After the phone call, Potts and Collins started to hear that some students were backing out of the plan to strike for the climate.
“The next day someone contacted me and let me know that some of the students at school had heard that there could be arrests and that there were students who weren’t going to go because of it,” says Collins.
“For me [this] was really upsetting … This might be [these students’] first time getting involved with action for the climate, or taking their concerns to other levels of government and doing that kind of advocacy work.”
“I really want those initial experiences fighting for the environment and for social justice to be positive.”
Picking up on the tension, Potts’ own daughter was deterred from participating, too.
“She heard me talking about it,” says Potts. “She was like, ‘Should we go?’ She was worried and I felt bad for her. Making her think that a protest is a scary, dangerous thing, instead of something totally within your rights.”
Following the scare, youth organizers decided against marching to the intersection at Douglas and Fort Street, and instead walked around the B.C. Legislature.
“No matter how much you understand the laws or the rules or your position, the police [body] is still very intimidating.”

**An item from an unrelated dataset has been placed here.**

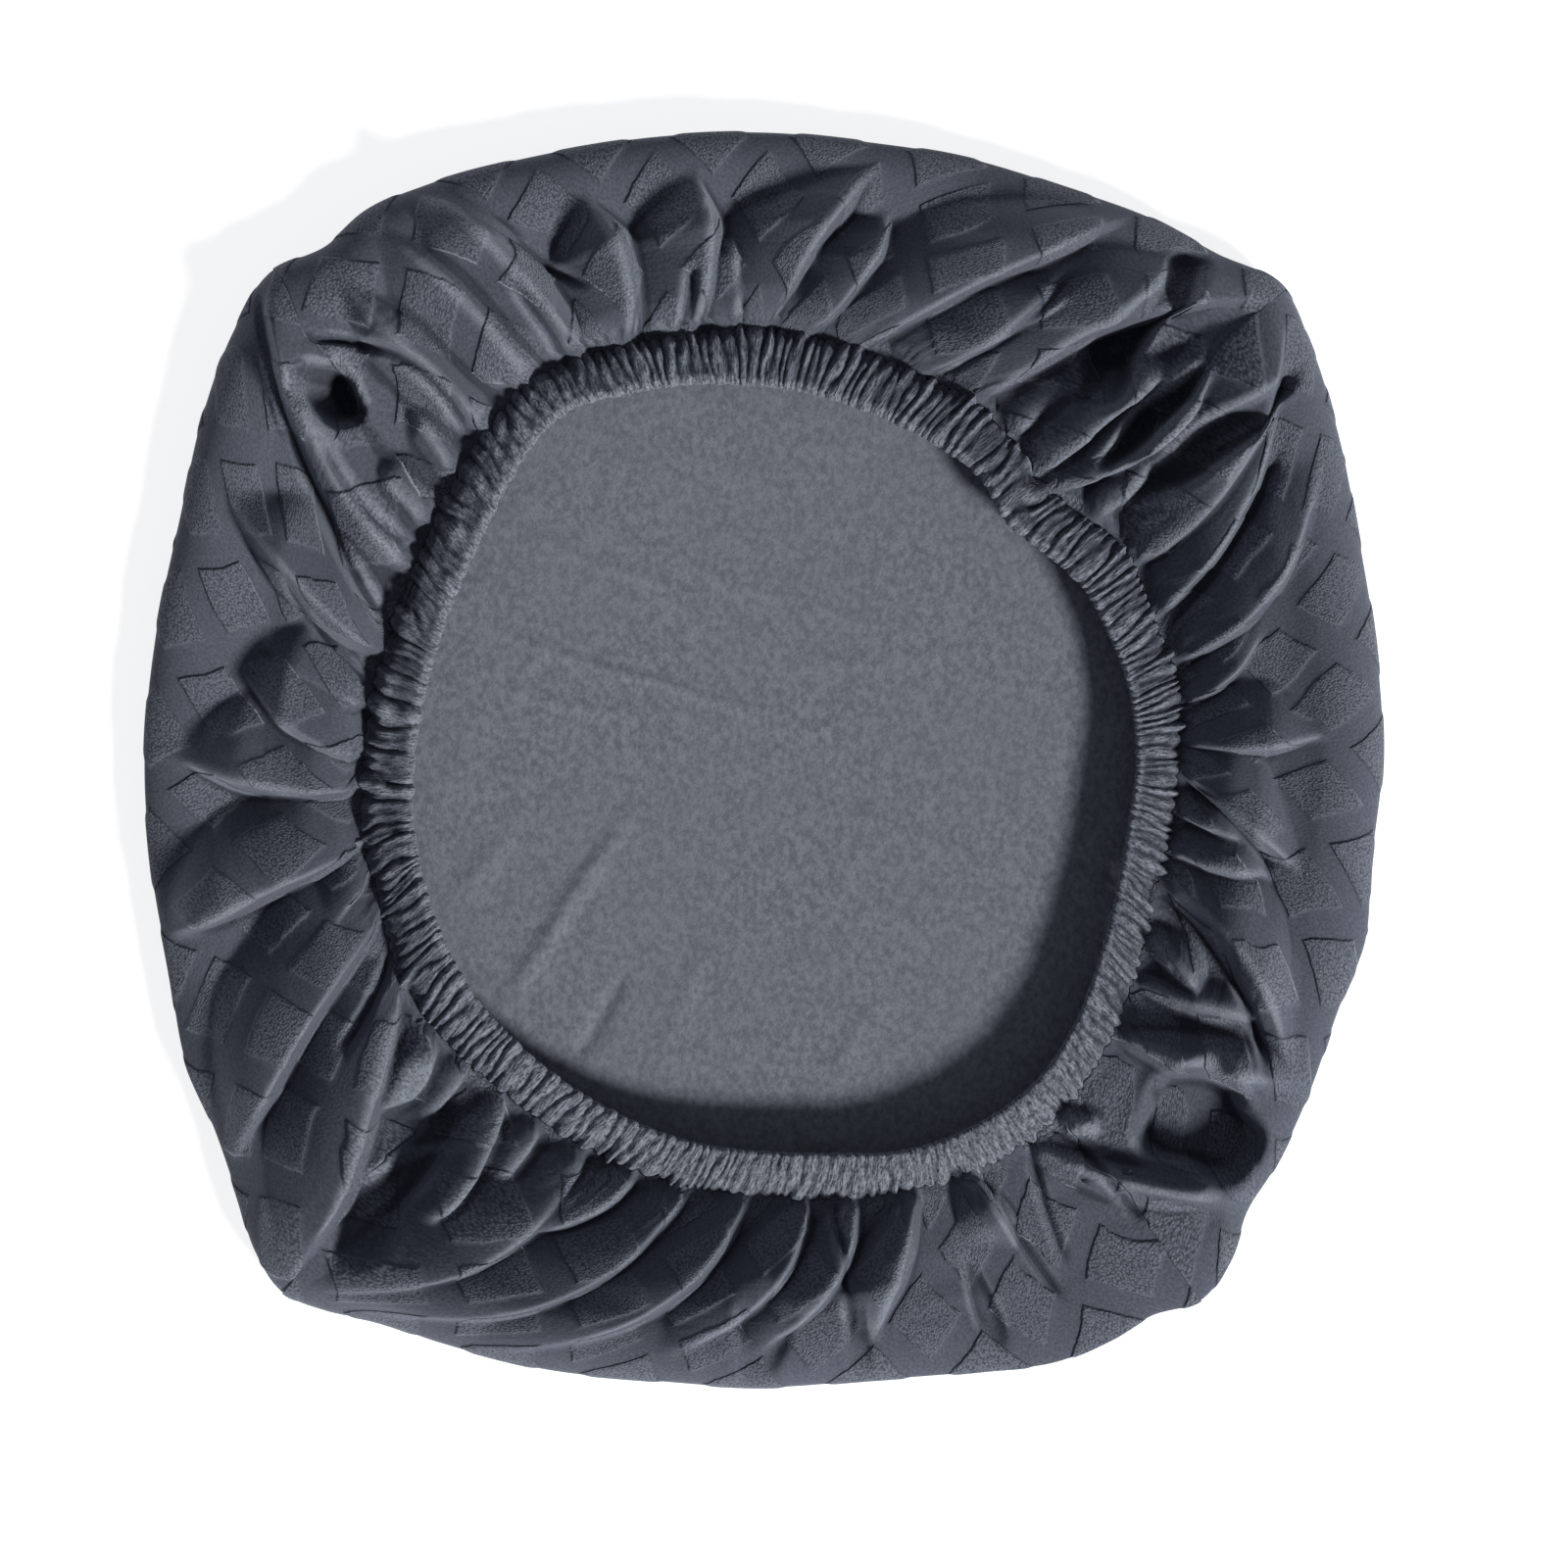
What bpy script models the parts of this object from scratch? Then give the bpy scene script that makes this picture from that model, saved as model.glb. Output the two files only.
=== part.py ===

Organizers met with O’Connor in person to tell him about the change of marching plans. At the meeting they expressed their concerns around Vic P.D.’s talk of arrests.
“When we met with O’Connor I chided him for issuing loose threats,” says Arbess, adding that O’Connor then retracted what he had previously said.
While readily retracted, police intimidation may not be as easily shrugged off by those on the receiving end.
“No matter how much you understand the laws or the rules or your position, the police [body] is still very intimidating,” says Potts.
“They can make you feel two centimetres small in the face of it. And especially for people who’ve had interactions with the police previously, it’s very intimidating. And it’s something that I was naive to prior to this budgeting process and this interaction.”